The jewellery looks old-world and vintage...
Mine is old-world because I am old-world (laughs). It’s pastel, with soft, feminine colours. I wanted it to look like an old Mughal green. We are planning to do many more trunk shows and shoots. It’s an exciting venture to be a part of and I learned so much. It’s a clued-on team that markets and produces these products.
Suneet Varma for Aulerth
What are your most favourite pieces of jewellery?
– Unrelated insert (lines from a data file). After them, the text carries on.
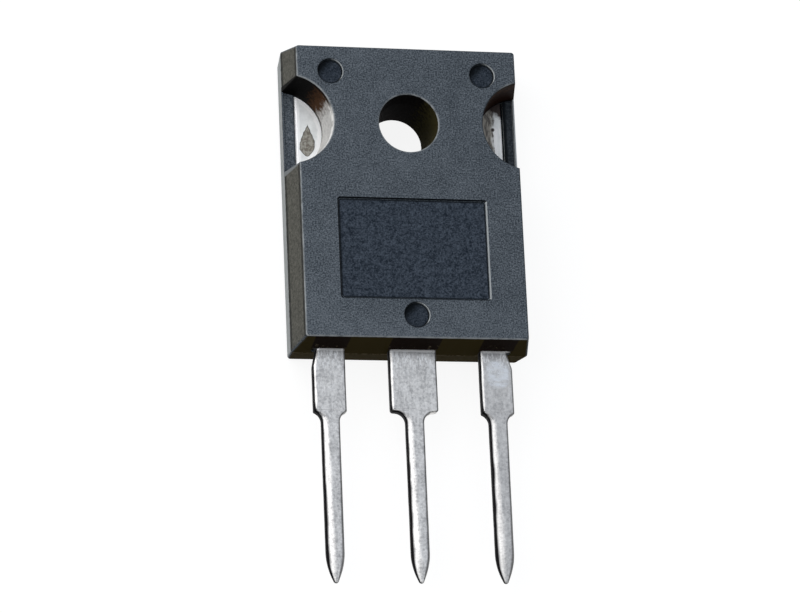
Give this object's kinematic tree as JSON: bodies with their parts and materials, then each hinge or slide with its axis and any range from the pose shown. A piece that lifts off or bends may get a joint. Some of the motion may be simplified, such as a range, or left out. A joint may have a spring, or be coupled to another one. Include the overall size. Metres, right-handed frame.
{
  "type": "power transistor",
  "caption": "Power transistor in a flat moulded case with a metal back, a screw hole, side notches and a row of flat leads.",
  "frame": {"origin": "on the mounting hole's axis, in the plane of the metal back that rests on a heat sink", "axes": "+Z out of the marked front face, the leads point towards -Y, +X to the right as seen from the front with the leads down"},
  "size_m": [0.0154, 0.0354, 0.0049],
  "materials": {
    "moulding": "dark blue-grey epoxy moulding compound, fine matt grain",
    "tab": "plated copper, satin, tinned on the lead",
    "lead": "tin-dipped copper alloy, satin grey",
    "die": "silicon with an aluminium top layer",
    "solder": "dull solder",
    "wire": "drawn aluminium wire"
  },
  "bodies": {
    "root": {"moulded_body": "moulding", "heat_tab": "tab", "gate_lead": "lead", "source_lead": "lead", "silicon_die": "die", "die_solder": "solder", "gate_wire": "wire", "source_wire_1": "wire", "source_wire_2": "wire", "source_wire_3": "wire"}
  },
  "joints": []
}
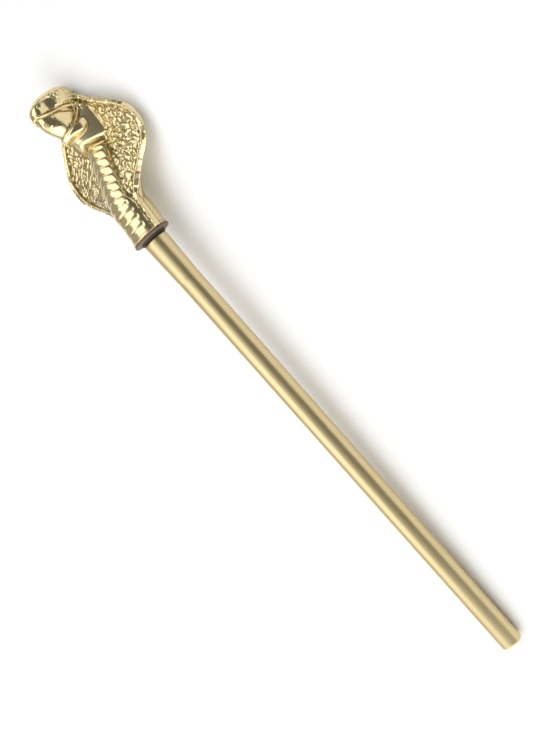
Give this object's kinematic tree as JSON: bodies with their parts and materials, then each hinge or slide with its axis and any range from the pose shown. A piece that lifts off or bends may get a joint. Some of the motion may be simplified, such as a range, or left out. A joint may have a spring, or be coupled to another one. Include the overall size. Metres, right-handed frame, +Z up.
{
  "type": "cobra sceptre",
  "caption": "Costume sceptre lying on its back: a gold cobra head with a spread hood on a plain hollow shaft.",
  "frame": {"origin": "on the surface that the sceptre lies on, under the middle of its overall box", "axes": "+Y along the staff towards the head (tilted 2.3 degrees up), +Z up, which is the snake's front, +X to the snake's left"},
  "size_m": [0.1152, 0.6054, 0.047],
  "materials": {
    "bright_gold": "gloss plastic with a bright vacuum-metallised gold film",
    "plug_plastic": "bare dark brown plastic, matte and a little scuffed",
    "satin_gold": "plastic tube with a satin pale gold film"
  },
  "bodies": {
    "root": {"cobra_head": "bright_gold", "base_plug": "plug_plastic", "shaft_tube": "satin_gold"}
  },
  "joints": []
}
When my mother turned 70 (she is 81 now), I bought her a seven-lari polki necklace from Gem Palace, one lari per decade. They are big and clear and very beautiful. It cost an arm and a leg, but it was her 70th and I knew she would pass it on to the girls. That is one of my most favourite pieces. The other thing I love are the little diamond earrings I have, which are my great grandmother’s. I have been collecting jewellery from vintage flea markets in New York, Paris, Berlin, Prague... wherever I go. I’ll never travel anywhere unless I don’t have the details of the flea market! Some are more home... interior, sculpture, painting, carpet, furniture and some are more clothing, jewellery and hair accessories and trinkets.
Suneet Varma for Aulerth
The most beautiful flea market I have been to in the world is called Puces in Paris and I am a massive flea market hunter. I bought an old, beautiful, box full of the most incredible feathers from a ballerina who had passed away, from the 1920s, and she used to dance in the Ballets Russes and when I did my Swan Lake show, I used her hair pieces on the girls. The box had wonderful laces and headpieces and her name was written on it and there was a photograph of hers.
I’ll buy jewellery, old pieces of embroidery and sometimes I buy sculpture. I have paintings all over my house which I bought from flea markets and trudged them along. I have bought African art. I love to buy these beautiful, crazy things. So, I think my love for jewellery stems from thereon.
Do you like collecting anything particular?
I have always had a fascination more for rings and bracelets.
Suneet Varma in the MINI campaign
Tell us about the MINI collaboration...
I worked with BMW for almost 15 years. MINI Cooper is also part of BMW. I always talk about the big love for life, work and their new campaign is called Big Love. They said I was the perfect fit for that! They were looking for a multifaceted personality and someone who is in fashion but has other interests. Let’s say I like dogs and photography. They wanted to show the three big loves of my life.
So, it was basically an acting assignment for you...
It was an acting assignment (laughs)! I didn’t know what to do, but I think it worked out well. I don’t know what to expect, but it was my first time in front of the camera. We did one at Couture Week last season with them and then we did this one and we’ll do another one now.
I just literally signed a wonderful licensing agreement with a home furnishing company in Bangalore that sells in about 500 stores in India and also to big luxury houses all over the world. They have a lot of sub-brands as well. They have a smart, cool and forward-thinking team of people. The collection will launch in July.
Home was something I was keen on. Right now I am doing furnishings. Then I might do bed linen, interiors, furniture.
How are you juggling so much?!
The Mini thing was supposed to happen earlier, on December 25. We shot the film and then the pandemic happened. The fashion week came (FDCI X Lakmé Fashion Week) and FDCI insisted I do that and I wanted to do it. Plus, I am doing a big wedding in Dubai. Everything has squeezed in two months which would have been spread over four months. It’s a bit of a push, I’ll be honest! (Laughs)
But you love being busy...
(Laughs) I love being busy. I am definitely the culprit there.
You have dabbled in so many things. What is left for you to explore?
The really funny thing is I keep my universe open and alive and work just comes at me. For me, work begets work. The more you work, the more work comes your way. Maybe because of the pandemic, social media is so strong now and everybody is watching everything. So, they see people who are able to deliver and are active in the sense that they will promote the collaboration. The harder I work, the luckier I get. I believe in it.